■ **Job**
Retype word for word the lines lying between the line containing "geometry.setIndex(Array.from(triVerts));" and the line containing "bpy.context.scene.collection.objects.link(rigid_bodies[body])", together with those two lines themselves, and nothing besides.
— start —
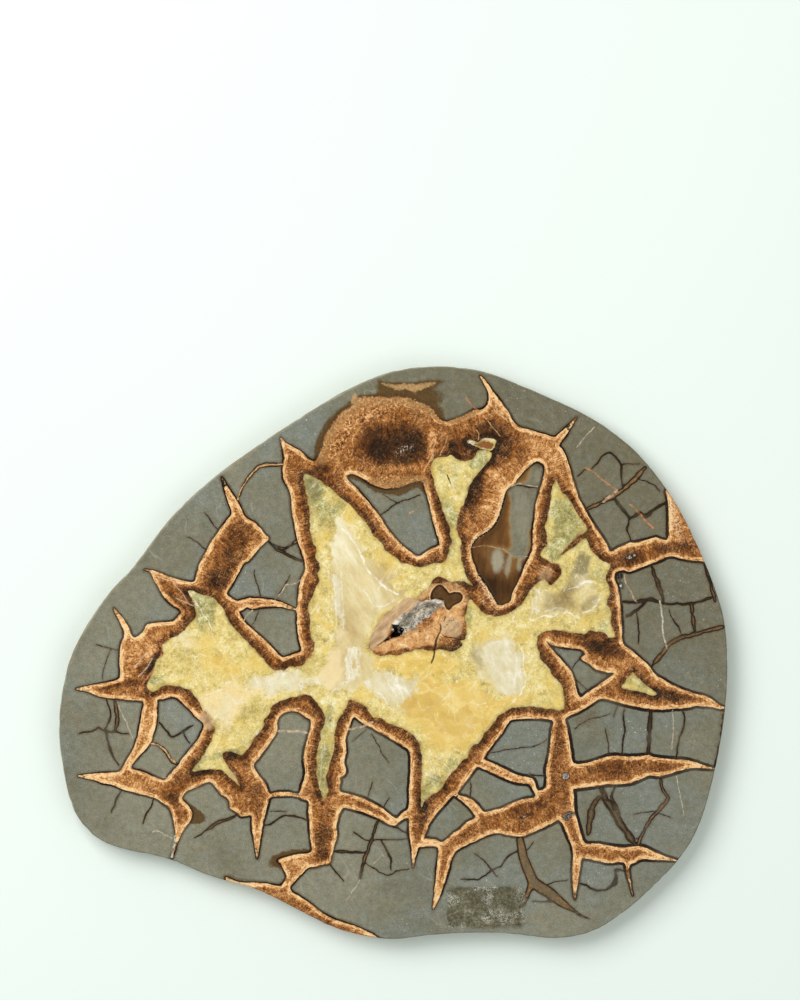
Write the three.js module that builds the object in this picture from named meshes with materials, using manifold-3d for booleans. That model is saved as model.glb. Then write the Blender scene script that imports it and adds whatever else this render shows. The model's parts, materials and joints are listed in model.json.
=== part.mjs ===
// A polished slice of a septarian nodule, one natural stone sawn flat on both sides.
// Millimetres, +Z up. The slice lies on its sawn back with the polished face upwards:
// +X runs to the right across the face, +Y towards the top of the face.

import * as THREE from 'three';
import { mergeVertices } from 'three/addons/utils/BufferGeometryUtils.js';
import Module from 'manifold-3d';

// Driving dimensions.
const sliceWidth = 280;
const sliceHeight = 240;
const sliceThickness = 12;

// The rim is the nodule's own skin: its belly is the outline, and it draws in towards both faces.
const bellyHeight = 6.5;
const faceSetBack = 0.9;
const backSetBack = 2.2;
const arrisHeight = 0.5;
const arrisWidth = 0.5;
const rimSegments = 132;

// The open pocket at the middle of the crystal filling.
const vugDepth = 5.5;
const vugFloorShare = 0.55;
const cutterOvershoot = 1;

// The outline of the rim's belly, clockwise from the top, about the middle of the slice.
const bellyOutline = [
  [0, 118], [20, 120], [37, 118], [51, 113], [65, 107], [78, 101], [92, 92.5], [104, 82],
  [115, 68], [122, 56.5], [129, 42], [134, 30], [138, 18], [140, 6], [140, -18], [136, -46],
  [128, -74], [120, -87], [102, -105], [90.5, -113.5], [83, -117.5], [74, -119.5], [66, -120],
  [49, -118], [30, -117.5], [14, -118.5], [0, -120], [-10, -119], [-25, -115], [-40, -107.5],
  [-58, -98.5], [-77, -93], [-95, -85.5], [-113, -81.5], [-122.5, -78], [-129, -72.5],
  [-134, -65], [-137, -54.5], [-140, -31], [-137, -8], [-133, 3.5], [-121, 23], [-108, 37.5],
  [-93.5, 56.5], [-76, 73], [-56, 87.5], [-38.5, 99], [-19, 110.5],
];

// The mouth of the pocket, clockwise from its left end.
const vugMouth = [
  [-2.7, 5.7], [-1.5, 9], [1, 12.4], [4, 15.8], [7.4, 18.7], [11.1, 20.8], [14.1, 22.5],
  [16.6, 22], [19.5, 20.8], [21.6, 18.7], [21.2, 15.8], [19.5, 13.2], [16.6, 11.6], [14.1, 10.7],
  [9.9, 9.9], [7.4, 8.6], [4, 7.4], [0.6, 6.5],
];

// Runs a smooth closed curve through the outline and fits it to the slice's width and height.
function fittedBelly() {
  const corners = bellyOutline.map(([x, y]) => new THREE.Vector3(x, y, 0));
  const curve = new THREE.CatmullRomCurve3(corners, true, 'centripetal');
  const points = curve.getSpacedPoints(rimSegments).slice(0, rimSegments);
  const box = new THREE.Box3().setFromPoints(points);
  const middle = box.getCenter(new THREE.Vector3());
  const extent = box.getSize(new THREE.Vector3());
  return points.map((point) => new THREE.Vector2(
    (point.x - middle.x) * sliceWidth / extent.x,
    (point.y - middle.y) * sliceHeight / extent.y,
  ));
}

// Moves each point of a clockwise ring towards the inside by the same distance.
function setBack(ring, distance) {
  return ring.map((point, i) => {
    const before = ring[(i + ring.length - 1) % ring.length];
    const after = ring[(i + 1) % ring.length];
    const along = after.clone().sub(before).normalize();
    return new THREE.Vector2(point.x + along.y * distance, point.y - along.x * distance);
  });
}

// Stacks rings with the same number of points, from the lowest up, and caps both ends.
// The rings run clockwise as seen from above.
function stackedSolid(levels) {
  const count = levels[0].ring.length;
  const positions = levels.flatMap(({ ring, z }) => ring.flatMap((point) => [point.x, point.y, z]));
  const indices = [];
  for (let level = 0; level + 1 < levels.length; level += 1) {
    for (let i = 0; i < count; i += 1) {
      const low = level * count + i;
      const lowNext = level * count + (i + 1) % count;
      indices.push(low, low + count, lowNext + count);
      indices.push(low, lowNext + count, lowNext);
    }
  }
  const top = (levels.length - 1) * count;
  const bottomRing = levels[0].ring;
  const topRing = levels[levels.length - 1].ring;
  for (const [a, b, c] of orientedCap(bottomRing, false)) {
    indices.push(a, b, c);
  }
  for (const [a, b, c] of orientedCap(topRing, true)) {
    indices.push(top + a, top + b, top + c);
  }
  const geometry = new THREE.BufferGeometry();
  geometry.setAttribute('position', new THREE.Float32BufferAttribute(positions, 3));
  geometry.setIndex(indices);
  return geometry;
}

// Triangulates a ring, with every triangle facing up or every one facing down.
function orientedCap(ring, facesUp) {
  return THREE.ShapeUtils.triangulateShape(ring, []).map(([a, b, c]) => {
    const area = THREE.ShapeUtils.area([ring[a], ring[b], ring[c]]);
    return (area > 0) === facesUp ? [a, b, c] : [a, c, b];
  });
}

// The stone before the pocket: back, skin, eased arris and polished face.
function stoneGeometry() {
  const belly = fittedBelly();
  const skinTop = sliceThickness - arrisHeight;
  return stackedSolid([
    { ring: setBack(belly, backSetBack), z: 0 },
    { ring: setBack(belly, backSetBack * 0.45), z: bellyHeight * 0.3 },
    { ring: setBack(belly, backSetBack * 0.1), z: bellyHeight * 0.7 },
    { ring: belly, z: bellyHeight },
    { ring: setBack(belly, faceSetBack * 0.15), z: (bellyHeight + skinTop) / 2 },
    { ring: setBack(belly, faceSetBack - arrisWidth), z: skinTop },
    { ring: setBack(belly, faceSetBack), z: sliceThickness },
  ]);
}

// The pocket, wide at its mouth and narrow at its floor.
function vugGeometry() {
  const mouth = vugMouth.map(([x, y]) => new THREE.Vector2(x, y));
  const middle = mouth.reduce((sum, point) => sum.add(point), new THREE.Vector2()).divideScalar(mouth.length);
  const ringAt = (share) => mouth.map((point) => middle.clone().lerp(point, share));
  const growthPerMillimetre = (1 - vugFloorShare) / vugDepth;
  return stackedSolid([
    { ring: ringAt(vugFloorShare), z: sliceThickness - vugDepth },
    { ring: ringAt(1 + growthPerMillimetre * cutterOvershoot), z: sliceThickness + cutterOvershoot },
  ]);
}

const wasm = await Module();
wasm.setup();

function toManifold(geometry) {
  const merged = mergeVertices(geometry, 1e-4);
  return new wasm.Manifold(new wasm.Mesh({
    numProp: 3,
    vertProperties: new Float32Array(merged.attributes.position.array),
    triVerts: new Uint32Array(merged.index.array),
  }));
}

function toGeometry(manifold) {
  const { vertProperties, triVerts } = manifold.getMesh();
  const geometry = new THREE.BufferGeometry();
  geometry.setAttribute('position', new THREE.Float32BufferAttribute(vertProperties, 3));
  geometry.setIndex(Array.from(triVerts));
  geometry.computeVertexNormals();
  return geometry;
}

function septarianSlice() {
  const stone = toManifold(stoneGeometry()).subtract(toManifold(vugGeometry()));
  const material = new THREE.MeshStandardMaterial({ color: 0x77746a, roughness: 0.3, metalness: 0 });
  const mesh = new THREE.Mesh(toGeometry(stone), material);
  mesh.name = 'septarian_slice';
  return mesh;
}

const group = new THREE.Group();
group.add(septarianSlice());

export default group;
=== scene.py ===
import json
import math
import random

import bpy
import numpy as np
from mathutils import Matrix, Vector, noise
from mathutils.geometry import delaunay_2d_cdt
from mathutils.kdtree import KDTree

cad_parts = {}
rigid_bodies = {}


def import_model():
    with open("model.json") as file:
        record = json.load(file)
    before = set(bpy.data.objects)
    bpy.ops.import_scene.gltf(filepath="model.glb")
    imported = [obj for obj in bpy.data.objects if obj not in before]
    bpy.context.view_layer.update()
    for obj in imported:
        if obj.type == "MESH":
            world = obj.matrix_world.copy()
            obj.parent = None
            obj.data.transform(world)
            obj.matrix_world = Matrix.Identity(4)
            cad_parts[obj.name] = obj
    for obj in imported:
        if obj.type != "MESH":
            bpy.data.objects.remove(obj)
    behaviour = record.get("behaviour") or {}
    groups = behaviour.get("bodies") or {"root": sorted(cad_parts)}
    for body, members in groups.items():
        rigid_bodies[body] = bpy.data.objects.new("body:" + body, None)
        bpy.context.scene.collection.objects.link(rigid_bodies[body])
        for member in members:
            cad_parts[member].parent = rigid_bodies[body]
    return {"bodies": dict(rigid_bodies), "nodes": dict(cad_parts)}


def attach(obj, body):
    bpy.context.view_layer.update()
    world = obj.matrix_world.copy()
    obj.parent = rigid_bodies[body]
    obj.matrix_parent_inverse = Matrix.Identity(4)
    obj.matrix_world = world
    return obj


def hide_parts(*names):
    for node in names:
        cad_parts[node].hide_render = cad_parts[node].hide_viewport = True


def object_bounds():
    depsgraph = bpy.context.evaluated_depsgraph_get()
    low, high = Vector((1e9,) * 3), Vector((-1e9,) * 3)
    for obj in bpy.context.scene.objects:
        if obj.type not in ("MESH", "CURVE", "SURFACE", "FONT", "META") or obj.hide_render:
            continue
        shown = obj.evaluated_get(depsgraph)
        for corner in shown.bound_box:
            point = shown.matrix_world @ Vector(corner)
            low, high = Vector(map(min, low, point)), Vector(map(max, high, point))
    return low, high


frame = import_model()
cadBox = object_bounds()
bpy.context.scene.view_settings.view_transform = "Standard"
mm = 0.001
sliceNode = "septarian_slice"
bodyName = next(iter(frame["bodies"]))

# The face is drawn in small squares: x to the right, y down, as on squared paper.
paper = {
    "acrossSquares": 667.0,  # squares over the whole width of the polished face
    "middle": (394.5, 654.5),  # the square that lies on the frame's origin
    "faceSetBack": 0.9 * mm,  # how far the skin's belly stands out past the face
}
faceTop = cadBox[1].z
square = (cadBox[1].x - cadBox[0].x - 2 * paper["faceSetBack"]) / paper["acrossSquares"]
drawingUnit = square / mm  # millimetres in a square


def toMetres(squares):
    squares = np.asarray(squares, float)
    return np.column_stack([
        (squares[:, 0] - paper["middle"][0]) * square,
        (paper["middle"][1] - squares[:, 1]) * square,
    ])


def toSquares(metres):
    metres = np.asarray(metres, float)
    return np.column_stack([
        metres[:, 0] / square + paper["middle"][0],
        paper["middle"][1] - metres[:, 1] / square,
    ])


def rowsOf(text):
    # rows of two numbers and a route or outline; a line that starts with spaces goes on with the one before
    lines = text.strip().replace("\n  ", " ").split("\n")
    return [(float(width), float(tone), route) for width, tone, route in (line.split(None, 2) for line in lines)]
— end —
— start —
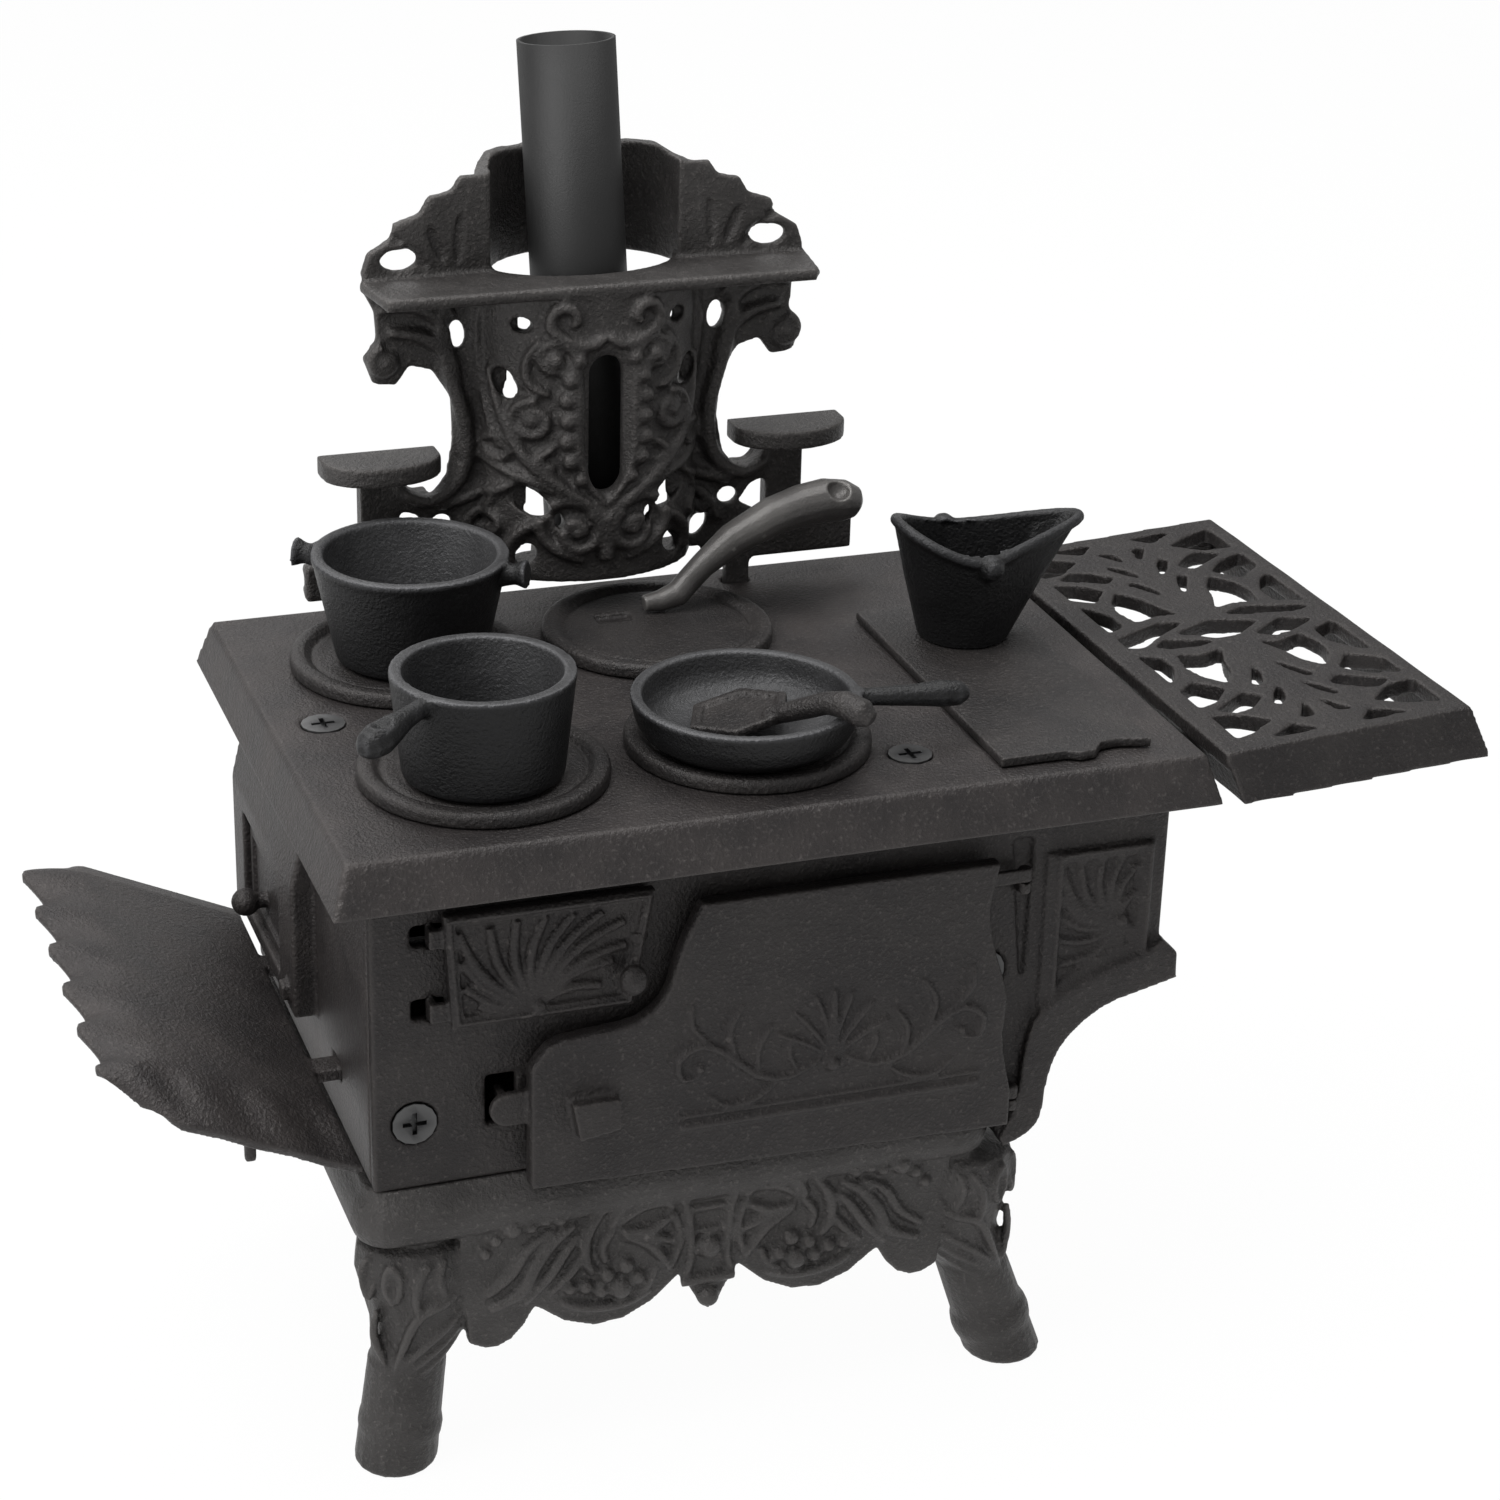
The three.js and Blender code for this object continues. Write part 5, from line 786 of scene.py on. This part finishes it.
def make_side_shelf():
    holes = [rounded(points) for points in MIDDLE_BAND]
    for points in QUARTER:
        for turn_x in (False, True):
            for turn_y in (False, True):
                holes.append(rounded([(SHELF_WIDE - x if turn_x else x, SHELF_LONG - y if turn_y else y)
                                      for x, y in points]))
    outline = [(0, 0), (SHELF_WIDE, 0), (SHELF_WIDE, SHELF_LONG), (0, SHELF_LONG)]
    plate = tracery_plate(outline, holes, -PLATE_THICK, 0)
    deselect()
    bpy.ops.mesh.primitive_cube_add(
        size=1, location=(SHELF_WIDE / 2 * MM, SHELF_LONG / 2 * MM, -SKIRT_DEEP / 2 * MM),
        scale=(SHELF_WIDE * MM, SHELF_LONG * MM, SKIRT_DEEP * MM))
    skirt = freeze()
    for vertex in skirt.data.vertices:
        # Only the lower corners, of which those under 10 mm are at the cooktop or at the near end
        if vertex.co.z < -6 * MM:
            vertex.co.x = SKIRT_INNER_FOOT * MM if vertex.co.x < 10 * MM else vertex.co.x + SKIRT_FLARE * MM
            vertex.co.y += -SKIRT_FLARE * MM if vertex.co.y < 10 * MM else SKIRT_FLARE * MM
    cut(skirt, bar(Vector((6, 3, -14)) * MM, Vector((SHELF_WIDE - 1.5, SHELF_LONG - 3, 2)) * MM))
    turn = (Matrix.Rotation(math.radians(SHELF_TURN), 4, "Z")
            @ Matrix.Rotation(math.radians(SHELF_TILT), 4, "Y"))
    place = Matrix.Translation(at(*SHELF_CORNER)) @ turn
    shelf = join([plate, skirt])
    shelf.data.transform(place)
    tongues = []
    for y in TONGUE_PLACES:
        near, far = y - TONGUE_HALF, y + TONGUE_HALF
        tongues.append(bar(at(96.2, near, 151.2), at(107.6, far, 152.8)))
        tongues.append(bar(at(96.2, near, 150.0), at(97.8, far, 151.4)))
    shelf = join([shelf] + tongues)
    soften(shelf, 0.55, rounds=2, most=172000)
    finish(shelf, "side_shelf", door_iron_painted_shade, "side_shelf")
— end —
— start —
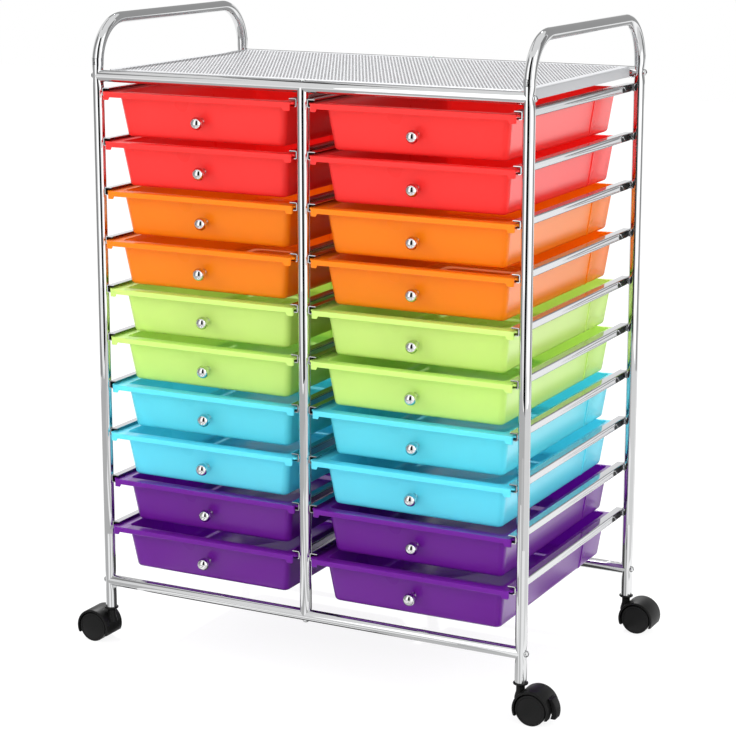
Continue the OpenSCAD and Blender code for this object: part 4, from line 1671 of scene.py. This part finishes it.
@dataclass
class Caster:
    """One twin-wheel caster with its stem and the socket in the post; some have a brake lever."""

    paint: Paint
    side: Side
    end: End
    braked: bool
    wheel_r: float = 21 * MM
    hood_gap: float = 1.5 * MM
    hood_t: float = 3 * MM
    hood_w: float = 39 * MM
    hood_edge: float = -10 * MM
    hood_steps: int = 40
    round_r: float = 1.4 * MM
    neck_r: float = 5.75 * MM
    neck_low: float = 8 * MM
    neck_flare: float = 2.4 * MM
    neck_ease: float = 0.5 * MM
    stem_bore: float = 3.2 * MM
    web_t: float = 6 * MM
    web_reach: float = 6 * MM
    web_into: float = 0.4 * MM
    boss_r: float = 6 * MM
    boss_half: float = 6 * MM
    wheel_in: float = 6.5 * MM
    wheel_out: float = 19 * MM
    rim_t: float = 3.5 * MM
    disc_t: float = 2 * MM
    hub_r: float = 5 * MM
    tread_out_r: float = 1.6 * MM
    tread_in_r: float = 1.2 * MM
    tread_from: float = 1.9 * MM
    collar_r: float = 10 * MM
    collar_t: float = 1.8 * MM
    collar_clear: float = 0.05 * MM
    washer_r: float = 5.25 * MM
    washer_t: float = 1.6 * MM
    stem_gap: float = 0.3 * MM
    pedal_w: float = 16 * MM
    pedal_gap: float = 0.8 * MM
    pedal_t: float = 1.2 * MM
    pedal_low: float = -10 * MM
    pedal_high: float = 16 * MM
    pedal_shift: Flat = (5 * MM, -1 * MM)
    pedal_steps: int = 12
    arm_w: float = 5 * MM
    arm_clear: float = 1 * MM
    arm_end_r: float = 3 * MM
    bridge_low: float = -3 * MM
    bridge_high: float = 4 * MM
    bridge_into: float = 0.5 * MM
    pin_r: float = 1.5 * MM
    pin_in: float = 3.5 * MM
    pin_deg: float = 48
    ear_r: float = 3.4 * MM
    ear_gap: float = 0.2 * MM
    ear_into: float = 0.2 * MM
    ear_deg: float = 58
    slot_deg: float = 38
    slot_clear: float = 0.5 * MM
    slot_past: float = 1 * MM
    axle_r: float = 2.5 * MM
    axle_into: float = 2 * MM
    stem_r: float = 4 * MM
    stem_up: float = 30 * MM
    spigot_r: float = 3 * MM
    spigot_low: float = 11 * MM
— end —
■ **The completed task**
  geometry.setIndex(Array.from(triVerts));
  geometry.computeVertexNormals();
  return geometry;
}

function septarianSlice() {
  const stone = toManifold(stoneGeometry()).subtract(toManifold(vugGeometry()));
  const material = new THREE.MeshStandardMaterial({ color: 0x77746a, roughness: 0.3, metalness: 0 });
  const mesh = new THREE.Mesh(toGeometry(stone), material);
  mesh.name = 'septarian_slice';
  return mesh;
}

const group = new THREE.Group();
group.add(septarianSlice());

export default group;
=== scene.py ===
import json
import math
import random

import bpy
import numpy as np
from mathutils import Matrix, Vector, noise
from mathutils.geometry import delaunay_2d_cdt
from mathutils.kdtree import KDTree

cad_parts = {}
rigid_bodies = {}


def import_model():
    with open("model.json") as file:
        record = json.load(file)
    before = set(bpy.data.objects)
    bpy.ops.import_scene.gltf(filepath="model.glb")
    imported = [obj for obj in bpy.data.objects if obj not in before]
    bpy.context.view_layer.update()
    for obj in imported:
        if obj.type == "MESH":
            world = obj.matrix_world.copy()
            obj.parent = None
            obj.data.transform(world)
            obj.matrix_world = Matrix.Identity(4)
            cad_parts[obj.name] = obj
    for obj in imported:
        if obj.type != "MESH":
            bpy.data.objects.remove(obj)
    behaviour = record.get("behaviour") or {}
    groups = behaviour.get("bodies") or {"root": sorted(cad_parts)}
    for body, members in groups.items():
        rigid_bodies[body] = bpy.data.objects.new("body:" + body, None)
        bpy.context.scene.collection.objects.link(rigid_bodies[body])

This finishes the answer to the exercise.